Live from the Harper’s Bazaar Icon’s party, E! News’ Catt Sadler asked the Tom Ford-clad Carrey a series of standard questions, which catalyzed an existential tirade on the futility of fashion. “There is no meaning to any of this. This is the most meaningless thing I could come to. You’ve got to admit it’s completely meaningless,” he deadpans. While some could argue that that the litany of models, public figures and social media sensations in attendance are no cultural patron à la Pierre Bergé – may he rest in peace – that’s not to say fashion doesn’t matter? Though most sites riffed on Carrey’s rant with sarcasm, laughter and pity, there is a palpable air of apathy infiltrating the fashion system.

If only the countless industry outsiders digesting FROWer’s IG stories ad nauseum could see the faces behind the screens – jaded, burnt out, unimpressed. As I swoon over a jaw-dropping flurry of feathers and crystals catwalking before my eyes, the major editor sitting across the aisle doesn’t even bat an eyelash. She films it through her phone while flicking the sequins of her Prada skirt, sans a single glance at the runway look itself. The next day an equally noteworthy happening occurs; a prominent blogger brought a 4 person camera crew as her plus one – documenting her every heel step from cab to curb to chair. And you wonder why Menkes called fashion a circus? By the time a FROWer has left her seat, been snapped by a sea of photogs and found her driver, the presentation’s been circled all over the gram, enabling the whole world to catch up while she’s en route to the next one. Gone are the days of poring over magazines and pining to see, feel, and wear a designer’s vision. Today marks an age where one can see it now, buy it now and wear it – if you tag me – now.

It’s not that the glamour has been overshadowed by gloom. On the contrary, the runways were more glittering, spangled and embellished than ever. The fashpack is still gaga for Gucci, and the future is still female. Badgalriri launched her all-inclusive Fenty Beauty line the day before her motocross themed Puma show, and Giovanna’s book + t-shirt sold out within two days. One of @bat_gio’s shirts declaring, “Being cool is a bore, being fun is glamore,” could ring true throughout the system. If fashion was more fun, perhaps people would get off their phones and give a damn.

The industry is putting its trillion-dollar future in the youth – as confirmed by BoF’s millennial laden #B0F500 roster for 2017 – and old-school designers should take note.
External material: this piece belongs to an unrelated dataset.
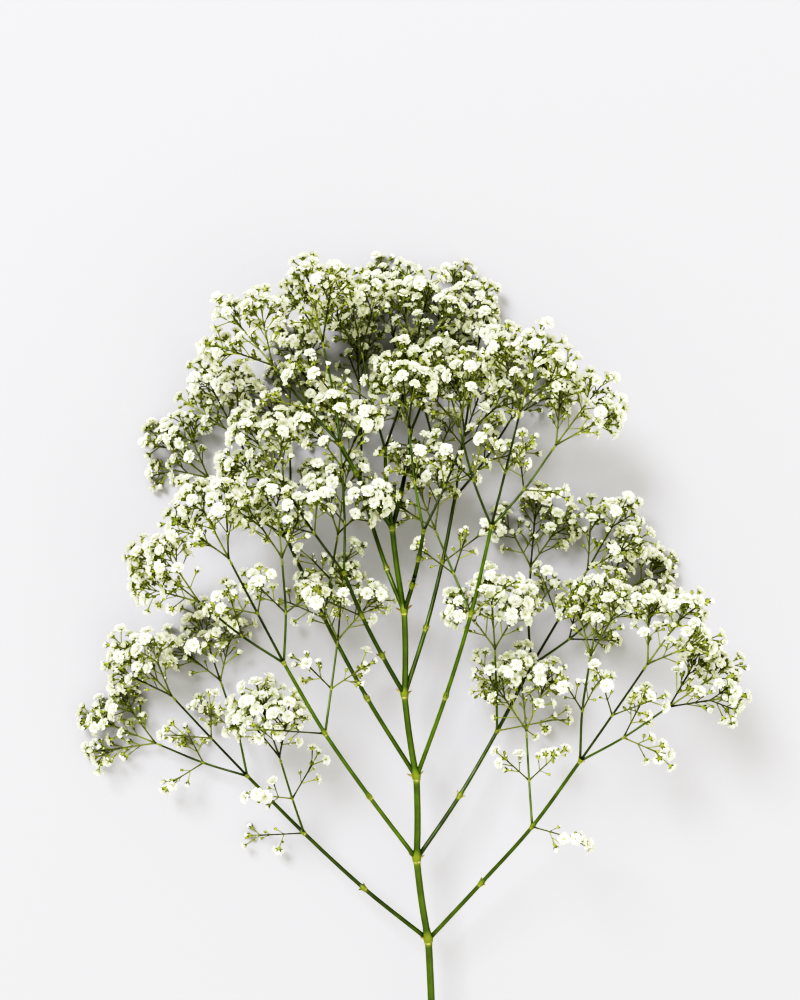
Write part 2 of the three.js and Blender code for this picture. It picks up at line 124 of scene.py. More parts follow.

With the exception of Shayne Oliver’s highly anticipated Helmut debut, Eckhaus Latta, Chromat and the trailblazing spirit of the Gen-Z designers, the optimistic, inventive energy that reigned the post-election FW17 collections has dissipated. This season was business as usual, with influencers, celebrity spawn – enter, Kaia Gerber – and disenchanted editors being the center of attention.

Many of the city’s core brands abandoned the Big Apple for Paris, but others are proving to be the saving graces of NYFW. Raf Simon’s venerated reimaging of Calvin Klein has given Americana sportswear an overdue injection of glamorous vitality. And the unapologetically political Prabal Gurung invited Gloria Steinheim as his guest of honor, sending the body positive Ashley Graham and androgynous arbiter Anreja Peijic down his inclusivity-pushing runway. He’s using his sartorial platform to affect change, opening his show with the statement, “Grant me the strength to change the things I cannot accept.”

Fashion may not be meaningless Mr. Carrey, but it definitely needs its mojo back.